**Aim of the task:** Restate word for word the lines of the data below, from the first through the one that has "return wire_places[round(share *".

**Information shown:**
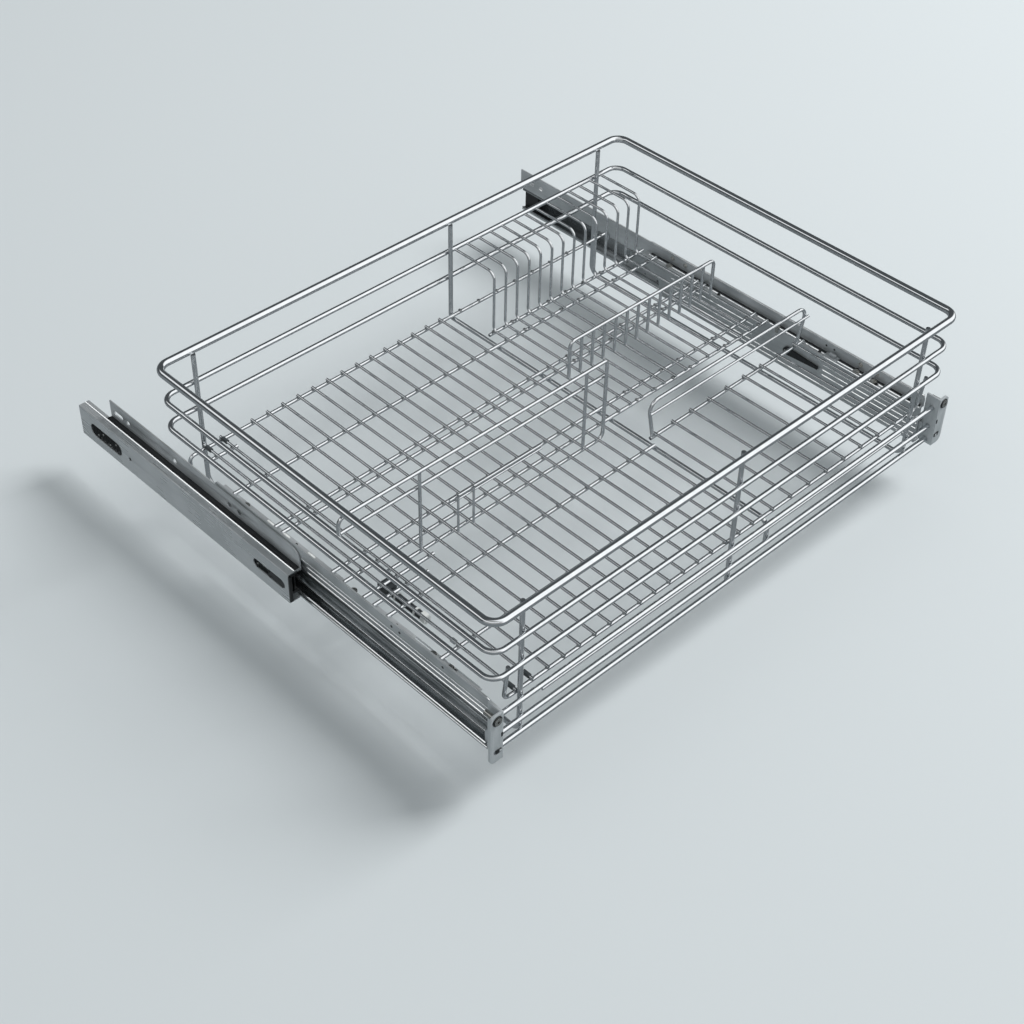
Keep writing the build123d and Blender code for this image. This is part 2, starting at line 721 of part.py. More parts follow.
# Floor rods at the front and the back; the front one turns up to the lower ring
turn_up_x = rim_half - turn_up_inset
ring_side_y = rim_front + ring_inset + ring_rod / 2 + cross_rod / 2 + weld_gap
front_floor_rod = bent_rod([(-turn_up_x, ring_side_y, lower_ring_z),
                            (-turn_up_x, front_floor_y, floor_height),
                            (turn_up_x, front_floor_y, floor_height),
                            (turn_up_x, ring_side_y, lower_ring_z)], divider_bend, cross_rod)
keep(front_floor_rod, "front_floor_rod")

hook_x = rod_end - cross_rod / 2
back_floor_rod = bent_rod([(-hook_x, back_floor_y, floor_height - hook_drop),
                           (-hook_x, back_floor_y, floor_height),
                           (hook_x, back_floor_y, floor_height),
                           (hook_x, back_floor_y, floor_height - hook_drop)],
                          hook_bend, cross_rod)
keep(back_floor_rod, "back_floor_rod")

# Places of the floor wires of the left half, counted from the left
first_wire_x = -rim_half + floor_margin
wire_count = int((centre_x - rack_offset - first_wire_x) / floor_pitch) + 1
wire_places = [first_wire_x + i * floor_pitch for i in range(wire_count)]


def wire_at(share):
    """X of the floor wire nearest to a share of the left half."""
    return wire_places[round(share * (wire_count - 1))]


# Cross rods over the full width, whose ends lie on the flanges of the side brackets
with BuildPart() as cross_rods:
    for share in full_rod_shares:
        y = depth_y(share)
        add(straight_rod((-rod_end, y, floor_height), (rod_end, y, floor_height), cross_rod))
keep(cross_rods.part, "cross_rods")

# Cross rods of the left half, and short ones that reach in from the left bracket
left_rod_end = centre_x - left_rod_end_gap
with BuildPart() as left_cross_rods:
    for share in left_rod_shares:
        y = depth_y(share)
        add(straight_rod((-rod_end, y, floor_height), (left_rod_end, y, floor_height), cross_rod))
    for share, wire_share in zip(short_rod_shares, short_rod_wire_shares):
        y = depth_y(share)
        short_end = wire_at(wire_share) + short_rod_overhang
        add(straight_rod((-rod_end, y, floor_height), (short_end, y, floor_height), cross_rod))
    y = depth_y(corner_rod_share)
    add(straight_rod((wire_places[0] - short_rod_overhang, y, floor_height),
                     (wire_places[1] + short_rod_overhang, y, floor_height), cross_rod))
keep(left_cross_rods.part, "left_cross_rods")

# Cross rods of the right half: the foot of the plate rack and the edge of the front compartment
rack_foot_y = depth_y(rack_foot_share)
compartment_y = depth_y(compartment_share)
right_rod_start = centre_x + post_rod / 2 + left_rod_end_gap
with BuildPart() as right_cross_rods:
    for y in (rack_foot_y, compartment_y):
        add(straight_rod((right_rod_start, y, floor_height), (rod_end, y, floor_height),
                         cross_rod))
keep(right_cross_rods.part, "right_cross_rods")

# Floor wires from the front rod to the back rod; the two outermost have plastic sleeves
with BuildPart() as floor_wires:
    for x in wire_places[2:]:
        add(straight_rod((x, wire_front, wire_z), (x, wire_back, wire_z), floor_wire))
keep(floor_wires.part, "floor_wires")

with BuildPart() as end_wires:
    for x in wire_places[:2]:
        add(straight_rod((x, wire_front, wire_z), (x, wire_back, wire_z), floor_wire))
keep(end_wires.part, "end_wires")

# The sleeves sit between two cross rods, so they are clear of both
sleeve_front_y = front_floor_y + cross_rod / 2 + sleeve_gap
sleeve_back_y = back_floor_y - cross_rod / 2 - sleeve_gap - sleeve_length
with BuildPart() as sleeves:
    for y in (sleeve_front_y, sleeve_back_y):
        with BuildSketch(Plane.XZ.offset(-(y + sleeve_length))):
            with Locations(*[(x, wire_z) for x in wire_places[:2]]):
                Circle(sleeve_diameter / 2)
                Circle(floor_wire / 2 + sleeve_gap, mode=Mode.SUBTRACT)
        extrude(amount=sleeve_length)
keep(sleeves.part, "wire_sleeves")

# Wires of the front right compartment
compartment_count = int((frame_x + rack_offset - rack_first_x) / compartment_pitch) + 1
compartment_back = compartment_y + cross_rod / 2
with BuildPart() as compartment_wires:
    for i in range(compartment_count):
        x = rack_first_x + i * compartment_pitch
        add(straight_rod((x, wire_front, wire_z), (x, compartment_back, wire_z), floor_wire))
keep(compartment_wires.part, "compartment_wires")

# Plate rack: wires that leave the upper ring, drop to the floor and run forward along it
rack_count = int((rod_end - rack_offset - rack_first_x) / rack_pitch) + 1
rack_places = [rack_first_x + i * rack_pitch for i in range(rack_count)]
rack_back = rim_back - ring_inset - ring_rod / 2 - weld_gap
rack_front = depth_y(full_rod_shares[-1]) - cross_rod / 2
with BuildPart() as rack_wires:
    for x in rack_places:
        add(bent_rod([(x, rack_back, upper_ring_z), (x, rack_foot_y, upper_ring_z),
                      (x, rack_foot_y, wire_z), (x, rack_front, wire_z)],
                     [rack_bend, rack_foot_bend], floor_wire))
keep(rack_wires.part, "rack_wires")

# Comb in front of the rack: a hoop with a wire over each rack wire
comb_y = depth_y(comb_share)
comb_hoop = bent_rod([(rack_places[0], comb_y, wire_top), (rack_places[0], comb_y, comb_height),
                      (rack_places[-1], comb_y, comb_height), (rack_places[-1], comb_y, wire_top)],
                     comb_bend, divider_wire)
keep(comb_hoop, "comb_hoop")

comb_wire_top = comb_height - divider_wire / 2 - weld_gap
with BuildPart() as comb_wires:
    for x in rack_places[1:-1]:
        add(straight_rod((x, comb_y, wire_top), (x, comb_y, comb_wire_top), post_wire))
keep(comb_wires.part, "comb_wires")

# Guard: a low hoop on the edge of the front right compartment, with a thinner rail inside it
guard_tilt = divider_wire / 2 * guard_lean / (guard_height - floor_height)
guard_bottom = floor_height + cross_rod / 2 + weld_gap + guard_tilt
guard_clear = (divider_wire + floor_wire) / 2 + weld_gap
guard_left = rack_first_x - guard_clear
guard_right = rack_first_x + (compartment_count - 1) * compartment_pitch + guard_clear
guard_hoop = bent_rod([(guard_left, compartment_y, guard_bottom),
                       (guard_left - guard_lean, compartment_y, guard_height),
                       (guard_right + guard_lean, compartment_y, guard_height),
                       (guard_right, compartment_y, guard_bottom)], guard_bend, divider_wire)
keep(guard_hoop, "guard_hoop")

guard_rail_z = guard_height - guard_step
guard_rail_y = compartment_y - divider_wire / 2 - floor_wire / 2 - weld_gap
guard_rail = straight_rod((guard_left - guard_lean, guard_rail_y, guard_rail_z),
                          (guard_right + guard_lean, guard_rail_y, guard_rail_z), floor_wire)
keep(guard_rail, "guard_rail")

# Divider of the left half: a hoop that starts as a floor rod, with a rail behind it and posts
divider_y = depth_y(divider_share)
ring_inner_x = -rim_half + ring_inset
divider_left_x = wire_places[1] - divider_wire / 2
divider_right_x = centre_x - divider_right_inset
divider_end_z = upper_ring_z + ring_rod / 2 + weld_gap
divider_hoop = bent_rod([(divider_left_x, divider_y, floor_height),
                         (divider_right_x, divider_y, floor_height),
                         (divider_right_x, divider_y, divider_height),
                         (ring_inner_x, divider_y, divider_height),
                         (ring_inner_x, divider_y, divider_end_z)],
                        [divider_bend, divider_top_bend, divider_bend], divider_wire)
keep(divider_hoop, "divider_hoop")

divider_rail_y = divider_y + divider_wire + weld_gap
divider_rail_start = ring_inner_x + ring_rod / 2 + weld_gap
divider_rail = straight_rod((divider_rail_start, divider_rail_y, divider_rail_height),
                            (divider_right_x + divider_wire / 2, divider_rail_y,
                             divider_rail_height), divider_wire)
keep(divider_rail, "divider_rail")

divider_post_top = divider_height - divider_wire / 2 - weld_gap
with BuildPart() as divider_posts:
    for share in divider_post_shares:
        x = wire_at(share)
        add(straight_rod((x, divider_y, wire_top), (x, divider_y, divider_post_top), post_wire))
keep(divider_posts.part, "divider_posts")

# Spoon rest: two thin rails on two thin posts, beside the divider
rest_y = divider_y - spoon_rest_setback
rest_rail_y = rest_y + thin_wire + weld_gap
rest_start = wire_at(spoon_rest_post_shares[0]) - spoon_rest_setback
with BuildPart() as spoon_rest:
    for share in spoon_rest_post_shares:
        x = wire_at(share)
        add(straight_rod((x, rest_y, wire_top), (x, rest_y, spoon_rest_height), thin_wire))
    for z in (spoon_rest_height - thin_wire, spoon_rest_height - thin_wire - spoon_rest_step):
        add(straight_rod((rest_start, rest_rail_y, z),
                         (rest_start + spoon_rest_length, rest_rail_y, z), thin_wire))
keep(spoon_rest.part, "spoon_rest")

# Damper under the left end of the floor: a cylinder in a clamp, and a rod with a tip
damper_x = -rim_half + damper_inset
damper_z = floor_height - cross_rod / 2 - damper_diameter / 2 - clamp_base - weld_gap
damper_rear = depth_y(damper_rear_share)
damper_front = damper_rear - damper_length
with BuildPart() as damper_cylinder:
    with BuildSketch(Plane.XZ.offset(-damper_rear)):
        with Locations((damper_x, damper_z)):
            Circle(damper_diameter / 2)
    extrude(amount=damper_length)
    with BuildSketch(Plane.XZ.offset(-(damper_rear - damper_wall))):
        with Locations((damper_x, damper_z)):
            Circle(damper_bore / 2)
    extrude(amount=damper_length - 2 * damper_wall, mode=Mode.SUBTRACT)
    with BuildSketch(Plane.XZ.offset(-(damper_front + damper_wall))):
        with Locations((damper_x, damper_z)):
            Circle(damper_rod_diameter / 2 + damper_gap)
    extrude(amount=damper_wall, mode=Mode.SUBTRACT)
keep(damper_cylinder.part, "damper_cylinder")

rod_rear = damper_front + damper_wall + weld_gap + damper_piston_length
damper_rod_out = damper_stroke + damper_tip_length + damper_end_gap
with BuildPart() as damper_rod:
    with BuildSketch(Plane.XZ.offset(-rod_rear)):
        with Locations((damper_x, damper_z)):
            Circle(damper_bore / 2 - damper_gap)
    extrude(amount=damper_piston_length)
    with BuildSketch(Plane.XZ.offset(-rod_rear)):
        with Locations((damper_x, damper_z)):
            Circle(damper_rod_diameter / 2)
    extrude(amount=rod_rear - damper_front + damper_rod_out)
    with BuildSketch(Plane.XZ.offset(-(damper_front - damper_rod_out + damper_tip_length))):
        with Locations((damper_x, damper_z)):
            Circle(damper_tip_diameter / 2)
    extrude(amount=damper_tip_length)
keep(damper_rod.part, "damper_rod")

# Clamp: a block under the cross rods that grips the cylinder
clamp_y = depth_y(short_rod_shares[0])
with BuildPart() as damper_clamp:
    clamp_top = floor_height - cross_rod / 2 - weld_gap
    clamp_height = clamp_base + clamp_grip_share * damper_diameter
    with BuildSketch(Plane.XZ.offset(-(clamp_y + clamp_length / 2))):
        with Locations((damper_x, clamp_top)):
            Rectangle(clamp_width, clamp_height, align=(Align.CENTER, Align.MAX))
        with Locations((damper_x, damper_z)):
            Circle(damper_diameter / 2 + damper_gap, mode=Mode.SUBTRACT)
    extrude(amount=clamp_length)
keep(damper_clamp.part, "damper_clamp")
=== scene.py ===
# Pull-out dish basket of chromed wire on two ball-bearing runners, partly pulled out.
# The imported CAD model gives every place: X = 0 in the middle of the width, Y = 0 at the front
# ends of the cabinet rails with +Y to the rear, Z = 0 on the runners' centre line, in metres.

import math

import bpy
from mathutils import Matrix, Vector


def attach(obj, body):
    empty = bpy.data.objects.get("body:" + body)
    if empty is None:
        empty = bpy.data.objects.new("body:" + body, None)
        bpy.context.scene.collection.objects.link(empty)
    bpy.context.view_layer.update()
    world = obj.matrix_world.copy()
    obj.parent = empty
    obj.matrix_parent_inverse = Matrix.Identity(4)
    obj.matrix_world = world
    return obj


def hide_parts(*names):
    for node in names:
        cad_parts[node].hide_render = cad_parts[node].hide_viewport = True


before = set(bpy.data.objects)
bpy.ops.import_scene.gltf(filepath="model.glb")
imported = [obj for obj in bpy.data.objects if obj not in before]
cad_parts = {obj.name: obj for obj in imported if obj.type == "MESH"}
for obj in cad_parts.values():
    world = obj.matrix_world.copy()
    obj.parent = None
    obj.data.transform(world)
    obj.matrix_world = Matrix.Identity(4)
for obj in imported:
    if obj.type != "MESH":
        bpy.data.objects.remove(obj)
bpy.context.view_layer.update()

# Camera: in front of the basket on its left, looking 42 degrees down through a long lens, so
# that the far corner shrinks only a little.
camera_data = bpy.data.cameras.new("camera")
camera_data.sensor_width = 36.0
camera_data.lens = 62.66
camera_data.shift_x = 0.0006
camera_data.shift_y = 0.0032
camera = bpy.data.objects.new("camera", camera_data)
camera_right = Vector((0.72075, -0.69295, 0.01818))
camera_up = Vector((0.45590, 0.49362, 0.74060))
camera_back = Vector((-0.52218, -0.52550, 0.67170))
camera_place = Vector((-1.03522, -1.00680, 1.19993))
camera_turn = Matrix((camera_right, camera_up, camera_back)).transposed().to_4x4()
camera.matrix_world = Matrix.Translation(camera_place) @ camera_turn
bpy.context.scene.collection.objects.link(camera)
bpy.context.scene.camera = camera
# Plain sRGB tones, as in a catalogue picture, keep the white of the chrome white.
bpy.context.scene.view_settings.view_transform = "Standard"

# Floor: a plain pale sheet well below the basket, which hangs free between cabinet walls.
# It is smooth matt paint, so it gets a faint roller texture and nothing else.
MM = 0.001
floor_drop = 65 * MM
floor_size = 60.0
roller_grain = 4 * MM


def srgb(code):
    """Linear colour of a hex code such as "C9CDD0"."""
    channels = [int(code[i:i + 2], 16) / 255 for i in (0, 2, 4)]
    linear = [c / 12.92 if c <= 0.04045 else ((c + 0.055) / 1.055) ** 2.4 for c in channels]
    return (*linear, 1.0)


def add_node(tree, kind, settings=None, links=None):
    """Add a node, set its sockets and properties, and link its inputs to other outputs."""
    node = tree.nodes.new(kind)
    for key, value in (settings or {}).items():
        if isinstance(key, int) or key in node.inputs:
            node.inputs[key].default_value = value
        else:
            setattr(node, key, value)
    for key, output in (links or {}).items():
        tree.links.new(output, node.inputs[key])
    return node


def start_material(name, settings):
    """A material with a Principled shader; gives it, its tree, its shader and coordinates."""
    material = bpy.data.materials.new(name)
    material.use_nodes = True
    tree = material.node_tree
    shader = tree.nodes["Principled BSDF"]
    for key, value in settings.items():
        shader.inputs[key].default_value = value
    place = add_node(tree, "ShaderNodeTexCoord").outputs["Object"]
    return material, tree, shader, place


paint, tree, shader, place = start_material("matt_wall_paint", {
    "Base Color": srgb("DAE0E2"), "Roughness": 0.75, "Specular IOR Level": 0.1})
grain = add_node(tree, "ShaderNodeTexNoise", {"Scale": 1 / roller_grain, "Detail": 3.0},
                 {"Vector": place})
relief = add_node(tree, "ShaderNodeBump", {"Strength": 0.03, "Distance": 0.3 * MM},
                  {"Height": grain.outputs["Fac"]})
tree.links.new(relief.outputs["Normal"], shader.inputs["Normal"])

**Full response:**
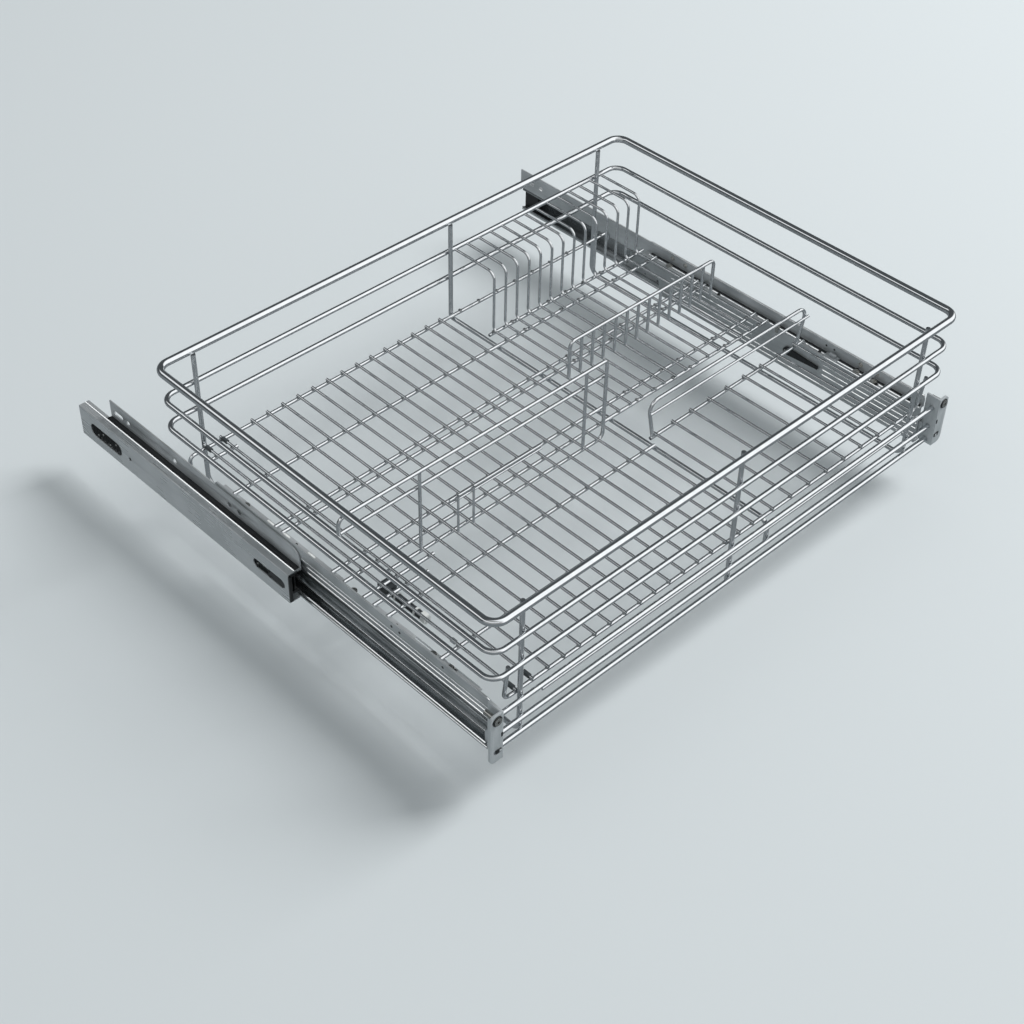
Keep writing the build123d and Blender code for this image. This is part 2, starting at line 721 of part.py. More parts follow.
# Floor rods at the front and the back; the front one turns up to the lower ring
turn_up_x = rim_half - turn_up_inset
ring_side_y = rim_front + ring_inset + ring_rod / 2 + cross_rod / 2 + weld_gap
front_floor_rod = bent_rod([(-turn_up_x, ring_side_y, lower_ring_z),
                            (-turn_up_x, front_floor_y, floor_height),
                            (turn_up_x, front_floor_y, floor_height),
                            (turn_up_x, ring_side_y, lower_ring_z)], divider_bend, cross_rod)
keep(front_floor_rod, "front_floor_rod")

hook_x = rod_end - cross_rod / 2
back_floor_rod = bent_rod([(-hook_x, back_floor_y, floor_height - hook_drop),
                           (-hook_x, back_floor_y, floor_height),
                           (hook_x, back_floor_y, floor_height),
                           (hook_x, back_floor_y, floor_height - hook_drop)],
                          hook_bend, cross_rod)
keep(back_floor_rod, "back_floor_rod")

# Places of the floor wires of the left half, counted from the left
first_wire_x = -rim_half + floor_margin
wire_count = int((centre_x - rack_offset - first_wire_x) / floor_pitch) + 1
wire_places = [first_wire_x + i * floor_pitch for i in range(wire_count)]


def wire_at(share):
    """X of the floor wire nearest to a share of the left half."""
    return wire_places[round(share * (wire_count - 1))]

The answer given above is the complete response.